- [Your objective]:
Locate the line bearing "Keep writing the" in the material below, then reproduce it and each following line up to and including the line bearing "0.6, 0.55, 0.85))".

□ □ □ □

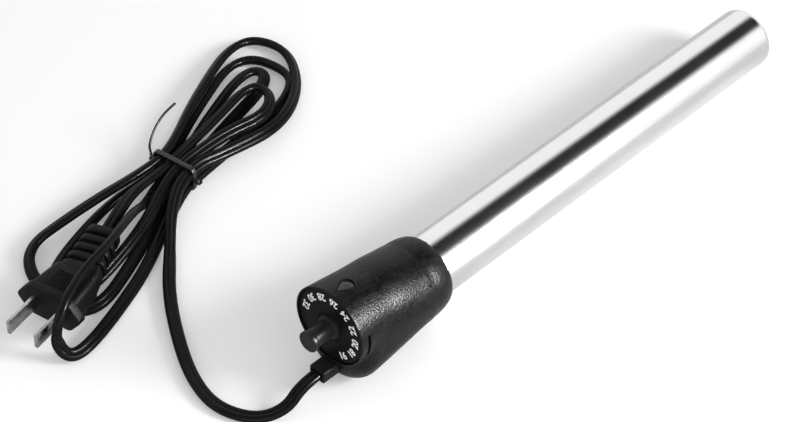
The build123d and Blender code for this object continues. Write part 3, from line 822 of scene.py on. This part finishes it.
# A dark arc slot runs round each side just behind the rim.
SLOT_START, SLOT_END = 3.4, 4.9
SLOT_FLOOR_R, SLOT_OUTER_R = 15.4, 18.0
SLOT_FROM, SLOT_TO = 75, 112
for flank in (-1, 1):
    corners = [
        (SLOT_START, SLOT_FLOOR_R),
        (SLOT_END, SLOT_FLOOR_R),
        (SLOT_END, SLOT_OUTER_R),
        (SLOT_START, SLOT_OUTER_R),
    ]
    cut = []
    for step in range(ROUND_STEPS + 1):
        turn = radians(SLOT_FROM + (SLOT_TO - SLOT_FROM) * step / ROUND_STEPS) * flank
        cut.append(
            [Vector((x, radius * sin(turn), DIAL_H + radius * cos(turn))) for x, radius in corners]
        )
    carve(head, skin("slot_cut", cut))

BOOT_WIDE, BOOT_TALL, BOOT_CORNER = 7.6, 5.6, 1.2
BOOT_END = 6.0


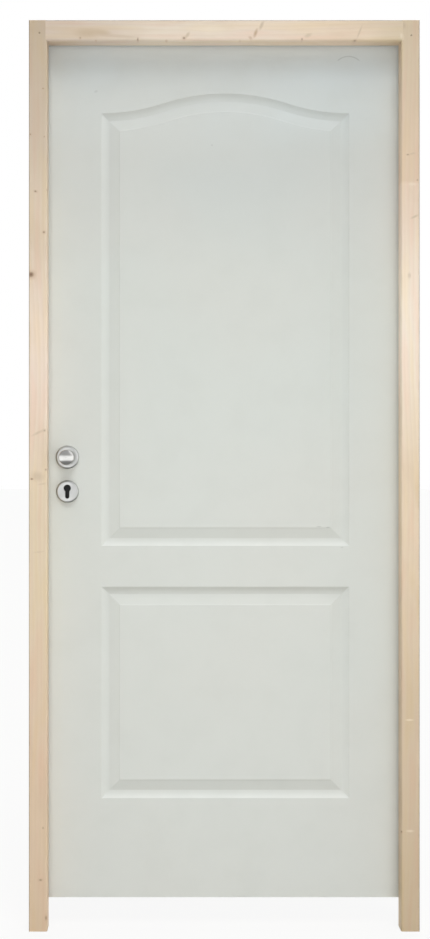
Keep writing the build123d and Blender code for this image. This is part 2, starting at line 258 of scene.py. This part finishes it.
HINGE_POST_TONES = (
    (0.0, srgb(201, 181, 154)),
    (0.45, srgb(211, 191, 167)),
    (1.0, srgb(232, 212, 188)),
    (1.42, srgb(250, 235, 219)),
    (1.722, srgb(234, 213, 194)),
    (1.729, srgb(226, 203, 180)),
    (2.1, srgb(214, 196, 172)),
)
HEAD_TONES = (
    (-0.86, srgb(216, 199, 184)),
    (-0.74, srgb(222, 206, 192)),
    (-0.60, srgb(236, 222, 206)),
    (-0.40, srgb(239, 222, 206)),
    (-0.17, srgb(238, 218, 197)),
    (-0.04, srgb(221, 204, 181)),
)
MARK_COLOURS = {"knot": KNOT_HALO, "rust": KNOT_HALO, "streak": STREAK_TAN, "pale": PALE_SAP}


def growth_rings(wood, place):
    """Growth lines of pine along a place's X, from 0 to 1 at their dark side."""
    rings = wood.node("ShaderNodeTexWave", wave_type="BANDS", bands_direction="X", wave_profile="SAW")
    wood.feed(rings.inputs["Vector"], place)
    for setting, value in RING_SETTINGS.items():
        rings.inputs[setting].default_value = value
    return wood.ramp(rings.outputs["Fac"], 0.2, 1.0)


def worn_arris(wood, across, depth, edge, patch):
    """How worn the arris of a front face is, from 0 to 1, patchy along its length."""
    reach = wood.math("ABSOLUTE", wood.math("SUBTRACT", across, edge))
    beside = wood.ramp(reach, WORN_REACH, WORN_CORE)
    behind = wood.ramp(depth, front_y + WORN_DEPTH, front_y)
    worn = wood.math("MULTIPLY", beside, behind)
    return wood.math("MULTIPLY", worn, wood.ramp(patch, 0.2, 0.6, 0.55, 0.85))


def pine(name, along, tones, marks, edge, seed):
    """Planed pine with its grain along one axis. The marks are knots and streaks, each a kind,
    centre, size, angle and strength; the edge is the height or the place in X of its worn arris."""
    wood = Recipe(name)
    x, y, z = wood.parts(wood.place)
    length, across = (x, z) if along == "X" else (z, x)
    halos = 0.0
    placed = []
    for mark in marks:
        kind, centre, size, angle, strength = mark
        halo = wood.math("MULTIPLY", wood.spot(centre, size, angle, MARK_SOFTNESS), strength)
        placed.append((mark, halo))
        halos = wood.math("ADD", halos, halo)
    # The growth lines wander, and bend round each knot.
    wander_place = wood.joined(seed, wood.math("MULTIPLY", y, 3.0), length)
    wander = wood.noise(wander_place, WANDER_SCALE, detail=1.0)
    bent = wood.math("ADD", across, wood.math("MULTIPLY", halos, KNOT_BEND))
    bent = wood.math("ADD", bent, wood.math("MULTIPLY", wander, RING_WANDER))
    squeezed = wood.math("MULTIPLY", length, GRAIN_STRETCH)
    grain_place = wood.joined(bent, y, wood.math("ADD", squeezed, seed))
    ring = growth_rings(wood, grain_place)
    tint_place = wood.joined(bent, y, wood.math("MULTIPLY", length, TINT_STRETCH))
    tint = wood.noise(tint_place, TINT_SCALE, detail=1.5)
    patch_place = wood.joined(across, y, wood.math("MULTIPLY", length, PATCH_STRETCH))
    patch = wood.noise(patch_place, PATCH_SCALE)
    fibre = wood.noise(grain_place, FIBRE_SCALE, roughness=0.6)

    colour = wood.tone(length, tones)
    # Cream and pinkish bands, and the growth lines over them, all faint.
    cream = wood.ramp(tint, 0.3, 0.55, TINT_SHARE, 0.0)
    pink = wood.ramp(tint, 0.45, 0.7, 0.0, TINT_SHARE)
    colour = wood.blend(cream, colour, PINE_CREAM, "MULTIPLY")
    colour = wood.blend(pink, colour, PINE_PINK, "MULTIPLY")
    colour = wood.blend(wood.ramp(patch, 0.5, 0.75, 0.0, PATCH_SHARE), colour, PINE_DEEP)
    colour = wood.blend(wood.math("MULTIPLY", ring, RING_SHARE), colour, PINE_DEEP)
    colour = wood.blend(wood.ramp(fibre, 0.35, 0.75, 0.0, FIBRE_SHARE), colour, PINE_DEEP)
    for (kind, centre, size, angle, strength), halo in placed:
        colour = wood.blend(halo, colour, MARK_COLOURS[kind])
        if kind == "knot":
            heart_size = tuple(reach * HEART_SHARE for reach in size)
            heart = wood.spot(centre, heart_size, angle, MARK_SOFTNESS)
            colour = wood.blend(wood.math("MULTIPLY", heart, strength), colour, KNOT_HEART)
    colour = wood.blend(worn_arris(wood, across, y, edge, patch), colour, EDGE_DARK)
    relief = wood.math("ADD", wood.math("MULTIPLY", fibre, 0.5), wood.math("MULTIPLY", ring, 0.3))
    wood.bump(relief, strength=0.2, distance=0.5 * MM)
    return wood.finish(colour, wood.ramp(fibre, 0.3, 0.8, 0.55, 0.68), specular=0.3)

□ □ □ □

- [Written reply]:
Keep writing the build123d and Blender code for this image. This is part 2, starting at line 258 of scene.py. This part finishes it.
HINGE_POST_TONES = (
    (0.0, srgb(201, 181, 154)),
    (0.45, srgb(211, 191, 167)),
    (1.0, srgb(232, 212, 188)),
    (1.42, srgb(250, 235, 219)),
    (1.722, srgb(234, 213, 194)),
    (1.729, srgb(226, 203, 180)),
    (2.1, srgb(214, 196, 172)),
)
HEAD_TONES = (
    (-0.86, srgb(216, 199, 184)),
    (-0.74, srgb(222, 206, 192)),
    (-0.60, srgb(236, 222, 206)),
    (-0.40, srgb(239, 222, 206)),
    (-0.17, srgb(238, 218, 197)),
    (-0.04, srgb(221, 204, 181)),
)
MARK_COLOURS = {"knot": KNOT_HALO, "rust": KNOT_HALO, "streak": STREAK_TAN, "pale": PALE_SAP}


def growth_rings(wood, place):
    """Growth lines of pine along a place's X, from 0 to 1 at their dark side."""
    rings = wood.node("ShaderNodeTexWave", wave_type="BANDS", bands_direction="X", wave_profile="SAW")
    wood.feed(rings.inputs["Vector"], place)
    for setting, value in RING_SETTINGS.items():
        rings.inputs[setting].default_value = value
    return wood.ramp(rings.outputs["Fac"], 0.2, 1.0)


def worn_arris(wood, across, depth, edge, patch):
    """How worn the arris of a front face is, from 0 to 1, patchy along its length."""
    reach = wood.math("ABSOLUTE", wood.math("SUBTRACT", across, edge))
    beside = wood.ramp(reach, WORN_REACH, WORN_CORE)
    behind = wood.ramp(depth, front_y + WORN_DEPTH, front_y)
    worn = wood.math("MULTIPLY", beside, behind)
    return wood.math("MULTIPLY", worn, wood.ramp(patch, 0.2, 0.6, 0.55, 0.85))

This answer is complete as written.